--- Start DATA BLOCK ---

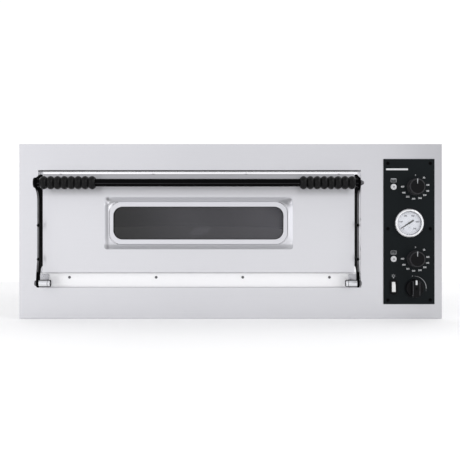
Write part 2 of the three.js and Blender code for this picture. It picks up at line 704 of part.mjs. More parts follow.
function controlPanel() {
  const { x, z, width, height } = PANEL;
  const face = rectangle(x - width / 2, x + width / 2, z - height / 2, z + height / 2);
  const holes = [UPPER_Z, LOWER_Z].flatMap((level) => [
    pegAhead(NECK, -1, 5, THERMOSTAT_X, level),
    pegAhead(NECK, -1, 5, LAMP_X, level),
  ]);
  return cut(
    slab(face, GAP, panelFront),
    ...holes,
    pegAhead(NECK, -1, 5, MAIN_SWITCH.x, MAIN_SWITCH.z),
    pegAhead(GAUGE.barrel + 2 * GAP, -1, 5, GAUGE.x, GAUGE.z, 24),
    block(ROCKER.x - 6.8, ROCKER.x + 6.8, -1, 5, ROCKER.z - 15.3, ROCKER.z + 15.3),
  );
}

// A switch body behind the panel: its threaded neck goes through the panel and its spindle
// reaches into the knob.
function switchBody(width, depth) {
  const [caseFront, neckEnd, spindleEnd] = [-6, panelFront - 0.5, 16];
  const neck = NECK - GAP;
  return join(
    block(-width / 2, width / 2, caseFront - depth, caseFront, -width / 2, width / 2),
    turnedAhead([
      [0, caseFront - 2], [neck, caseFront - 2], [neck, neckEnd], [SPINDLE, neckEnd],
      [SPINDLE, spindleEnd], [0, spindleEnd],
    ]),
  );
}

const knobFoot = panelFront + 0.7;
const rim = panelFront + GAP; // foot of a bezel that stands on the panel
const knobBore = SPINDLE + GAP;

function thermostatKnob() {
  const { radius, top } = KNOB;
  return turnedAhead([
    [0, 17], [knobBore, 17], [knobBore, knobFoot], [radius, knobFoot], [radius, knobFoot + 3],
    [radius - 0.8, knobFoot + 4.5], [radius - 1.2, top - 3], [radius - 2.4, top - 1],
    [radius - 5, top], [0, top],
  ], 24);
}

function mainSwitchKnob() {
  const skirt = turnedAhead([
    [0, knobFoot], [21.5, knobFoot], [21.5, knobFoot + 4], [19.5, knobFoot + 9], [0, knobFoot + 9],
  ], 24);
  const bar = centred(17, 41, 5);
  return cut(join(skirt, slab(bar, knobFoot + 5, KNOB.top - 1)), pegAhead(knobBore, 0, 17, 0, 0));
}

function switchSet(name, x, z, width, depth, knob) {
  const set = new THREE.Group();
  set.position.set(x, 0, z);
  oven.add(set);
  piece(set, `${name}_body`, switchBody(width, depth), 'blackPlastic');
  piece(set, `${name}_knob`, knob, 'blackPlastic');
}

piece(oven, 'control_panel', controlPanel(), 'panelBlack');
switchSet('upper_thermostat', THERMOSTAT_X, UPPER_Z, 44, 34, thermostatKnob());
switchSet('lower_thermostat', THERMOSTAT_X, LOWER_Z, 44, 34, thermostatKnob());
switchSet('main_switch', MAIN_SWITCH.x, MAIN_SWITCH.z, 40, 46, mainSwitchKnob());

for (const [name, z] of [['upper_indicator', UPPER_Z], ['lower_indicator', LOWER_Z]]) {
  const lens = turnedAhead([
    [0, -16], [NECK - GAP, -16], [NECK - GAP, panelFront + GAP], [7, panelFront + GAP],
    [7, panelFront + 2], [5.5, panelFront + 3.8], [0, panelFront + 4.5],
  ], 20);
  piece(oven, name, lens.translate(LAMP_X, 0, z), 'whitePlastic');
}

// ---------------------------------------------------------------- temperature gauge

const gauge = new THREE.Group();
gauge.position.set(GAUGE.x, 0, GAUGE.z);
oven.add(gauge);

piece(gauge, 'gauge_case', turnedAhead([
  [0, -22], [GAUGE.barrel, -22], [GAUGE.barrel, rim], [GAUGE.radius, rim], [GAUGE.radius, rim + 6],
  [GAUGE.radius - 3, rim + 9], [29, rim + 9], [29, rim + 7.6], [31, rim + 7.6], [31, rim + 5],
  [28.4, rim + 5], [28.4, -20.5], [0, -20.5],
], 24), 'chrome');
piece(gauge, 'gauge_lens', pegAhead(30.7, rim + 5.3, rim + 7.3, 0, 0, 24), 'clearGlass');
piece(gauge, 'gauge_dial', turnedAhead([
  [1.5, 4], [28, 4], [28, 5], [1.5, 5], [1.5, 4],
], 24), 'dial');

// The needle points along its own +x before it is turned to its reading in a cool room.
function gaugeNeedle() {
  const pointer = new THREE.Shape();
  pointer.moveTo(24, 0).lineTo(0, 0.9).lineTo(-4, 1.1).lineTo(-12, 0.8).lineTo(-12, -0.8);
  pointer.lineTo(-4, -1.1).lineTo(0, -0.9);
  const hub = turnedAhead([[0, -5], [1.1, -5], [1.1, 5.4], [2.6, 5.4], [2.6, 7.6], [0, 7.6]], 12);
  return join(slab(pointer, 5.8, 6.6), hub).rotateY(THREE.MathUtils.degToRad(ROOM_READING - 225));
}
piece(gauge, 'gauge_needle', gaugeNeedle(), 'blackSteel');

// ---------------------------------------------------------------- light switch

const rocker = new THREE.Group();
rocker.position.set(ROCKER.x, 0, ROCKER.z);
oven.add(rocker);

const pivotAhead = rim - 1.6;
const rockerBody = block(-6.5, 6.5, -22, rim + 1, -15, 15);
const rockerPocket = block(-4.8, 4.8, -5, rim + 4, -13.9, 13.9);
const rockerBezel = slab(centred(17, 33.5, 1.5), rim, rim + 3, 2);
piece(rocker, 'rocker_housing', cut(join(rockerBezel, rockerBody), rockerPocket), 'blackPlastic');

function rockerLens() {
  const outline = new THREE.Shape();
  outline.moveTo(-2, -9).lineTo(4.2, -12.8).lineTo(5.6, 0).lineTo(4.2, 12.8).lineTo(-2, 9);
  return sideSlab(outline, -4.4, 4.4).rotateX(THREE.MathUtils.degToRad(-ROCKER.tilt));
}
piece(rocker, 'light_rocker', rockerLens().translate(0, -pivotAhead, 0), 'whitePlastic');

// ---------------------------------------------------------------- electrical fittings

function terminalBlock() {
  const [x, back, z] = [WALL_X + SHEET + GAP, -740, 40];
  const ways = 6;
  const pitch = 14;
  const slots = [];
  for (let way = 0; way <= ways; way += 1) {
    const start = back + way * pitch - 1;
    slots.push(block(x + 12, x + 30, start, start + 2, z - 1, z + 31));
  }
  return cut(block(x, x + 26, back - 6, back + ways * pitch + 6, z, z + 30), ...slots);
}

function cableGland() {
  const nutRadius = 14;
  const nut = turnedAhead([
    [0, rearFace - 8], [nutRadius, rearFace - 8], [nutRadius, rearFace - GAP], [0, rearFace - GAP],
  ], 6);
  const shank = turnedAhead([
    [0, rearFace + 12], [10, rearFace + 12], [10, rearFace - 8], [12.5, rearFace - 8],
    [12.5, rearFace - 17], [9, rearFace - REAR_REACH], [0, rearFace - REAR_REACH],
  ]);
  const bore = pegAhead(GLAND.bore, rearFace - REAR_REACH - 1, rearFace + 13, 0, 0, 20);
  return cut(join(nut, shank), bore).translate(GLAND.x, 0, GLAND.z);
}

piece(oven, 'terminal_block', terminalBlock(), 'whitePlastic');
piece(oven, 'cable_gland', cableGland(), 'blackPlastic');

export default oven;
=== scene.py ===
"""Looks of a single-deck bakery oven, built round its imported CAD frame.

Blender units are metres. +Z is up and the front faces -Y. Profiles and small details are
written in millimetres and scaled by MM where they become vertices.
"""
import json
from math import atan2, cos, hypot, pi, radians, sin, tan, tau

import bmesh
import bpy
from mathutils import Matrix, Vector


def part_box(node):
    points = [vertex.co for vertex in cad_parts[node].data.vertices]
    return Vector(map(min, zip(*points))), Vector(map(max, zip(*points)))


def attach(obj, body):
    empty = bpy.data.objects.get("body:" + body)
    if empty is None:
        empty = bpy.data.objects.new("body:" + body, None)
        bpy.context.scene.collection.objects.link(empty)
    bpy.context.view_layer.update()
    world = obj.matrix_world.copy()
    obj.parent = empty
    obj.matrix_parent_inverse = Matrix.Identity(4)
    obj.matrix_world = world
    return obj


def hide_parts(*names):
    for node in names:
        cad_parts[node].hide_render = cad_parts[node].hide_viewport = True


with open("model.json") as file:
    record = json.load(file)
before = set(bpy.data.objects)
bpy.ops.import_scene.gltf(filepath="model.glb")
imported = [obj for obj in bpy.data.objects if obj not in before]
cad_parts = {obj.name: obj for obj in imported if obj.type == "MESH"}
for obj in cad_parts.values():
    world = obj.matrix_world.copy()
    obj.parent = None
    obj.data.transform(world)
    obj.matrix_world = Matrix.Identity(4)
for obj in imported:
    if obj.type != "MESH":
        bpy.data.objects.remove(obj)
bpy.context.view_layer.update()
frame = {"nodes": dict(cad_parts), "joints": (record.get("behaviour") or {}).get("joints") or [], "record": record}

MM = 0.001
NODES = frame["nodes"]
JOINTS = {joint["name"]: joint for joint in frame["joints"]}
BODIES = frame["record"]["behaviour"]["bodies"]
BODY_OF = {node: body for body, nodes in BODIES.items() for node in nodes}
SLOT_OF = {part["node"]: part["material_slot"] for part in frame["record"]["subparts"]}

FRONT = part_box("front_panel")[0].y
PANEL_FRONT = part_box("control_panel")[0].y
HINGE = Vector(JOINTS["door_hinge"]["pos_m"])


def middle(node):
    low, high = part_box(node)
    return (low + high) / 2


# ---------------- camera, floor and light

CAMERA_DISTANCE = 1.78
CAMERA_HEIGHT = 0.2097
CAMERA_LENS = 58.9
CAMERA_SHIFT = -0.0012
ROOM_WHITE = (1.06, 1.06, 1.06, 1)
FLOOR_SIDE, FLOOR_FRONT, FLOOR_BACK = 1.7, -2.4, 0.9
FLOOR_LEVEL = -0.0005  # just under the oven's base


def add_to_scene(item, place=(0, 0, 0)):
    item.location = place
    bpy.context.scene.collection.objects.link(item)
    return item


def add_camera():
    data = bpy.data.cameras.new("camera")
    data.lens = CAMERA_LENS
    data.sensor_width = 36
    data.shift_x = CAMERA_SHIFT
    place = (0, FRONT - CAMERA_DISTANCE, CAMERA_HEIGHT)
    camera = add_to_scene(bpy.data.objects.new("camera", data), place)
    camera.rotation_euler = (radians(90), 0, 0)
    bpy.context.scene.camera = camera


def add_softbox(name, place, side, power):
    data = bpy.data.lights.new(name, "AREA")
    data.shape = "RECTANGLE"
    data.size = data.size_y = side
    data.energy = power
    light = add_to_scene(bpy.data.objects.new(name, data), place)
    towards = Vector((0, 0, CAMERA_HEIGHT)) - light.location
    light.rotation_euler = towards.to_track_quat("-Z", "Y").to_euler()


def feed(tree, node, inputs):
    """Sets each input socket to a value, or links it to the output socket that is given."""
    for socket, value in inputs.items():
        if isinstance(value, bpy.types.NodeSocket):
            tree.links.new(value, node.inputs[socket])
        else:
            node.inputs[socket].default_value = value


def add_node(tree, kind, inputs=None, **settings):
    made = tree.nodes.new("ShaderNode" + kind)
    for name, value in settings.items():
        setattr(made, name, value)
    feed(tree, made, inputs or {})
    return made


def coordinate(tree, space):
    return add_node(tree, "TexCoord").outputs[space]


def ramp(tree, value, stops):
    """A grey that follows a value through (place, grey) stops."""
    low, high = stops[0][0], stops[-1][0]
    limits = add_node(tree, "MapRange", {"From Min": low, "From Max": high, "Value": value})
    greys = add_node(tree, "ValToRGB", {"Fac": limits.outputs["Result"]})
    greys.color_ramp.interpolation = "EASE"
    elements = greys.color_ramp.elements
    while len(elements) < len(stops):
        elements.new(0.5)
    for element, (place, grey) in zip(elements, stops):
        element.position = (place - low) / (high - low)
        element.color = (grey, grey, grey * 1.012, 1)
    return greys.outputs["Color"]


def mixed(tree, factor, one, other, blend="MIX"):
    inputs = {"Factor": factor, "A": one, "B": other}
    return add_node(tree, "Mix", inputs, data_type="RGBA", blend_type=blend).outputs["Result"]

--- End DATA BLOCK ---

_GOAL:_
Take the line containing "piece(oven, 'terminal_block', terminalBlock(), 'whitePlastic');" and the line containing "if empty is". Write out both and all lines between, exactly, and nothing more.

_THE RESPONSE:_
piece(oven, 'terminal_block', terminalBlock(), 'whitePlastic');
piece(oven, 'cable_gland', cableGland(), 'blackPlastic');

export default oven;
=== scene.py ===
"""Looks of a single-deck bakery oven, built round its imported CAD frame.

Blender units are metres. +Z is up and the front faces -Y. Profiles and small details are
written in millimetres and scaled by MM where they become vertices.
"""
import json
from math import atan2, cos, hypot, pi, radians, sin, tan, tau

import bmesh
import bpy
from mathutils import Matrix, Vector


def part_box(node):
    points = [vertex.co for vertex in cad_parts[node].data.vertices]
    return Vector(map(min, zip(*points))), Vector(map(max, zip(*points)))


def attach(obj, body):
    empty = bpy.data.objects.get("body:" + body)
    if empty is None:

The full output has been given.